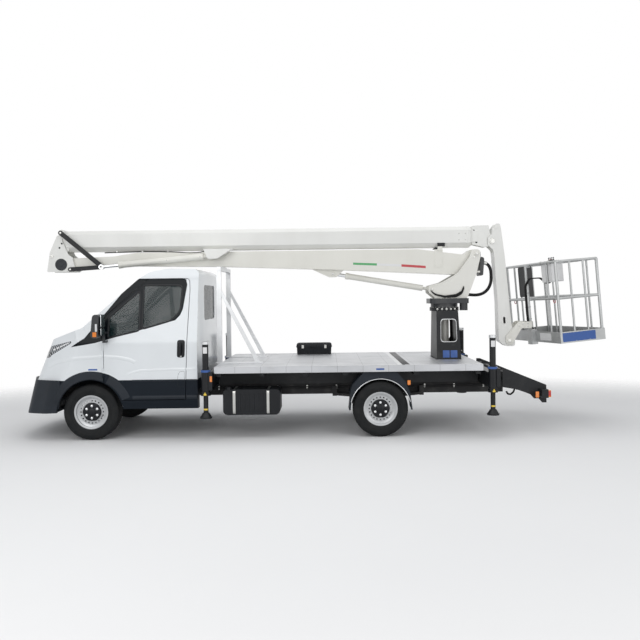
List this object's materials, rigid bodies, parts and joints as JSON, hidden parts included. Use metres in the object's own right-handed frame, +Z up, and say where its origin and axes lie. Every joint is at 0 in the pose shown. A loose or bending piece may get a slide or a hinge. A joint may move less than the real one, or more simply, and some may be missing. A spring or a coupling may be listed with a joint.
{
  "type": "cherry picker truck",
  "caption": "Light chassis-cab truck carrying a stowed articulated telescopic lift with a tubular work basket and four stabiliser legs.",
  "frame": {"origin": "on the floor, under the centre of the bounding box", "axes": "+Z up, the truck faces -X, its driver's side (left) is -Y"},
  "size_m": [7.891, 2.58, 2.838],
  "materials": {
    "black_steel": "satin black paint on welded steel",
    "cast_block": "cast",
    "black_plastic": "grained dark moulding",
    "aluminium_plate": "mill aluminium",
    "grey_case": "moulded grey",
    "white_paint": "gloss white paint",
    "cream_paint": "off-white paint",
    "clear_glass": "tinted",
    "lamp_lens": "clear moulded lens",
    "seat_cloth": "woven cloth",
    "hose_rubber": "matt",
    "basket_metal": "grey coated tube",
    "leg_steel": "black tube",
    "tyre_rubber": "tread rubber",
    "wheel_steel": "silver paint",
    "chromed_rod": "polished"
  },
  "bodies": {
    "chassis": {"frame_rails": "black_steel", "axles": "black_steel", "engine_block": "cast_block", "fuel_tank": "black_plastic", "rear_mudguards": "black_plastic", "tail_frame": "black_steel", "subframe": "black_steel", "deck": "aluminium_plate", "headboard": "aluminium_plate", "pad_case": "black_plastic", "jack_frames": "black_steel", "cab_shell": "white_paint", "cab_glass": "clear_glass", "lamps": "lamp_lens", "grille": "black_plastic", "front_bumper": "black_plastic", "dashboard": "black_plastic", "seats": "seat_cloth", "pedestal": "black_steel"},
    "knuckle_left": {"knuckle_left": "black_steel"},
    "knuckle_right": {"knuckle_right": "black_steel"},
    "door_left": {"door_left": "white_paint", "door_glass_left": "clear_glass", "mirror_left": "black_plastic"},
    "door_right": {"door_right": "white_paint", "door_glass_right": "clear_glass", "mirror_right": "black_plastic"},
    "bonnet": {"bonnet": "white_paint"},
    "turret": {"turret": "cream_paint", "turret_hose": "hose_rubber"},
    "lower_boom": {"lower_boom": "cream_paint"},
    "elbow_head": {"elbow_head": "white_paint"},
    "elbow_link": {"elbow_link": "black_steel"},
    "elbow_lever": {"elbow_lever": "black_steel"},
    "upper_boom": {"upper_boom": "white_paint"},
    "upper_mid": {"upper_mid": "white_paint"},
    "upper_inner": {"upper_inner": "white_paint"},
    "jib": {"jib": "cream_paint"},
    "basket_carrier": {"basket_carrier": "cream_paint"},
    "basket": {"basket_frame": "basket_metal", "control_box": "grey_case"},
    "lift_cylinder": {"lift_cylinder": "white_paint"},
    "lift_rod": {"lift_rod": "chromed_rod"},
    "tilt_cylinder": {"tilt_cylinder": "cream_paint"},
    "tilt_rod": {"tilt_rod": "chromed_rod"},
    "jack_leg_front_left": {"jack_leg_front_left": "leg_steel"},
    "wheel_front_left": {"tyre_front_left": "tyre_rubber", "wheel_front_left": "wheel_steel"},
    "jack_leg_front_right": {"jack_leg_front_right": "leg_steel"},
    "wheel_front_right": {"tyre_front_right": "tyre_rubber", "wheel_front_right": "wheel_steel"},
    "jack_leg_rear_left": {"jack_leg_rear_left": "leg_steel"},
    "wheel_rear_left": {"tyre_rear_left": "tyre_rubber", "wheel_rear_left": "wheel_steel"},
    "jack_leg_rear_right": {"jack_leg_rear_right": "leg_steel"},
    "wheel_rear_right": {"tyre_rear_right": "tyre_rubber", "wheel_rear_right": "wheel_steel"}
  },
  "joints": [
    {"name": "steer_left", "type": "hinge", "parent": "chassis", "child": "knuckle_left", "pos_m": [-2.878, -0.715, 0.363], "axis": [0, 0, 1], "range_deg": [-35, 35]},
    {"name": "spin_front_left", "type": "hinge", "parent": "knuckle_left", "child": "wheel_front_left", "pos_m": [-2.878, -0.8475, 0.363], "axis": [0, 1, 0], "continuous": true},
    {"name": "spin_rear_left", "type": "hinge", "parent": "chassis", "child": "wheel_rear_left", "pos_m": [0.887, -0.8475, 0.363], "axis": [0, 1, 0], "continuous": true},
    {"name": "door_left_swing", "type": "hinge", "parent": "chassis", "child": "door_left", "pos_m": [-2.694, -1.006, 1.05], "axis": [0, 0, -1], "range_deg": [0, 70]},
    {"name": "steer_right", "type": "hinge", "parent": "chassis", "child": "knuckle_right", "pos_m": [-2.878, 0.715, 0.363], "axis": [0, 0, 1], "range_deg": [-35, 35]},
    {"name": "spin_front_right", "type": "hinge", "parent": "knuckle_right", "child": "wheel_front_right", "pos_m": [-2.878, 0.8475, 0.363], "axis": [0, 1, 0], "continuous": true},
    {"name": "spin_rear_right", "type": "hinge", "parent": "chassis", "child": "wheel_rear_right", "pos_m": [0.887, 0.8475, 0.363], "axis": [0, 1, 0], "continuous": true},
    {"name": "door_right_swing", "type": "hinge", "parent": "chassis", "child": "door_right", "pos_m": [-2.694, 1.006, 1.05], "axis": [0, 0, 1], "range_deg": [0, 70]},
    {"name": "bonnet_lift", "type": "hinge", "parent": "chassis", "child": "bonnet", "pos_m": [-2.982, 0, 1.454], "axis": [0, 1, 0], "range_deg": [0, 55]},
    {"name": "jack_front_left", "type": "slide", "parent": "chassis", "child": "jack_leg_front_left", "axis": [0, 0, -1], "range_m": [0, 0.4]},
    {"name": "jack_front_right", "type": "slide", "parent": "chassis", "child": "jack_leg_front_right", "axis": [0, 0, -1], "range_m": [0, 0.4]},
    {"name": "jack_rear_left", "type": "slide", "parent": "chassis", "child": "jack_leg_rear_left", "axis": [0, 0, -1], "range_m": [0, 0.4]},
    {"name": "jack_rear_right", "type": "slide", "parent": "chassis", "child": "jack_leg_rear_right", "axis": [0, 0, -1], "range_m": [0, 0.4]},
    {"name": "slew", "type": "hinge", "parent": "chassis", "child": "turret", "pos_m": [1.882, 0, 1.661], "axis": [0, 0, 1], "range_deg": [0, 360]},
    {"name": "lower_boom_lift", "type": "hinge", "parent": "turret", "child": "lower_boom", "pos_m": [2.312, 0, 2.412], "axis": [0, 1, 0], "range_deg": [0, 75]},
    {"name": "elbow_level", "type": "hinge", "parent": "lower_boom", "child": "elbow_head", "pos_m": [-3.538, 0, 2.328], "axis": [0, -1, 0], "range_deg": [0, 75]},
    {"name": "upper_boom_lift", "type": "hinge", "parent": "elbow_head", "child": "upper_boom", "pos_m": [-3.668, 0, 2.445], "axis": [0, -1, 0], "range_deg": [0, 80]},
    {"name": "elbow_link_turn", "type": "hinge", "parent": "elbow_head", "child": "elbow_link", "pos_m": [-3.408, 0, 2.258], "axis": [0, -1, 0], "range_deg": [0, 61.05]},
    {"name": "elbow_lever_turn", "type": "hinge", "parent": "upper_boom", "child": "elbow_lever", "pos_m": [-3.528, 0, 2.772], "axis": [0, 1, 0], "range_deg": [0, 37.45]},
    {"name": "mid_extend", "type": "slide", "parent": "upper_boom", "child": "upper_mid", "axis": [1, 0, 0], "range_m": [0, 4.2]},
    {"name": "inner_extend", "type": "slide", "parent": "upper_mid", "child": "upper_inner", "axis": [1, 0, 0], "range_m": [0, 3.99]},
    {"name": "jib_lift", "type": "hinge", "parent": "upper_inner", "child": "jib", "pos_m": [2.552, 0, 2.59], "axis": [0, -1, 0], "range_deg": [0, 130]},
    {"name": "basket_level", "type": "hinge", "parent": "jib", "child": "basket_carrier", "pos_m": [2.782, 0, 1.175], "axis": [0, 1, 0], "range_deg": [0, 130]},
    {"name": "basket_turn", "type": "hinge", "parent": "basket_carrier", "child": "basket", "pos_m": [3.132, 0, 1.148], "axis": [-0.0785, 0, 0.9969], "range_deg": [-72, 48]},
    {"name": "lift_cylinder_turn", "type": "hinge", "parent": "turret", "child": "lift_cylinder", "pos_m": [1.682, 0, 1.918], "axis": [0, 1, 0], "range_deg": [0, 76.93]},
    {"name": "lift_rod_out", "type": "slide", "parent": "lift_cylinder", "child": "lift_rod", "axis": [-0.9858, 0, 0.1682], "range_m": [0, 0.9728]},
    {"name": "tilt_cylinder_turn", "type": "hinge", "parent": "upper_boom", "child": "tilt_cylinder", "pos_m": [-1.406, 0, 2.422], "axis": [0, -1, 0], "range_deg": [0, 6.19]},
    {"name": "tilt_rod_out", "type": "slide", "parent": "tilt_cylinder", "child": "tilt_rod", "axis": [-0.9961, 0, -0.0879], "range_m": [0, 0.4471]}
  ],
  "couplings": [
    {"joint": "steer_right", "follows": "steer_left", "ratio": 1},
    {"joint": "elbow_level", "follows": "lower_boom_lift", "ratio": 1},
    {"joint": "elbow_link_turn", "follows": "upper_boom_lift", "ratio": 0.7631},
    {"joint": "elbow_lever_turn", "follows": "upper_boom_lift", "ratio": 0.4679},
    {"joint": "inner_extend", "follows": "mid_extend", "ratio": 0.95},
    {"joint": "basket_level", "follows": "jib_lift", "ratio": 1},
    {"joint": "lift_cylinder_turn", "follows": "lower_boom_lift", "ratio": 1.0257},
    {"joint": "lift_rod_out", "follows": "lower_boom_lift", "m_per_rad": 0.7431},
    {"joint": "tilt_cylinder_turn", "follows": "upper_boom_lift", "ratio": 0.0773},
    {"joint": "tilt_rod_out", "follows": "upper_boom_lift", "m_per_rad": 0.3202}
  ]
}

-----

▶ [WHAT YOU ARE ASKED TO DO] Pick out the lines that include the word "axes" and write them out.

▶ [ANSWER FOR THIS EXERCISE]
List this object's materials, rigid bodies, parts and joints as JSON, hidden parts included. Use metres in the object's own right-handed frame, +Z up, and say where its origin and axes lie. Every joint is at 0 in the pose shown. A loose or bending piece may get a slide or a hinge. A joint may move less than the real one, or more simply, and some may be missing. A spring or a coupling may be listed with a joint.
  "frame": {"origin": "on the floor, under the centre of the bounding box", "axes": "+Z up, the truck faces -X, its driver's side (left) is -Y"},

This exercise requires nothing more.